THE EXERCISE:
Output each line of the material exactly as it stands.

-- Start of GIVEN MATERIAL --

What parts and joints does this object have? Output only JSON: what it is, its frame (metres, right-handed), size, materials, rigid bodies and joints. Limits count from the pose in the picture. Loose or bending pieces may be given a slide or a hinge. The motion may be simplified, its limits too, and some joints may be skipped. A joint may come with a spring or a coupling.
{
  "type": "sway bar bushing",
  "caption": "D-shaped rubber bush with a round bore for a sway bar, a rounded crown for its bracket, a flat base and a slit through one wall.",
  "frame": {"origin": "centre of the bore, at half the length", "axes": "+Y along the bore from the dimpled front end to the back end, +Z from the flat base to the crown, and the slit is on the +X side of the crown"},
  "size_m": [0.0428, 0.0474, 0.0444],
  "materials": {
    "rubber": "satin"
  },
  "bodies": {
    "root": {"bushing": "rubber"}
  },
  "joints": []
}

-- End of GIVEN MATERIAL --

WRITTEN SOLUTION:
What parts and joints does this object have? Output only JSON: what it is, its frame (metres, right-handed), size, materials, rigid bodies and joints. Limits count from the pose in the picture. Loose or bending pieces may be given a slide or a hinge. The motion may be simplified, its limits too, and some joints may be skipped. A joint may come with a spring or a coupling.
{
  "type": "sway bar bushing",
  "caption": "D-shaped rubber bush with a round bore for a sway bar, a rounded crown for its bracket, a flat base and a slit through one wall.",
  "frame": {"origin": "centre of the bore, at half the length", "axes": "+Y along the bore from the dimpled front end to the back end, +Z from the flat base to the crown, and the slit is on the +X side of the crown"},
  "size_m": [0.0428, 0.0474, 0.0444],
  "materials": {
    "rubber": "satin"
  },
  "bodies": {
    "root": {"bushing": "rubber"}
  },
  "joints": []
}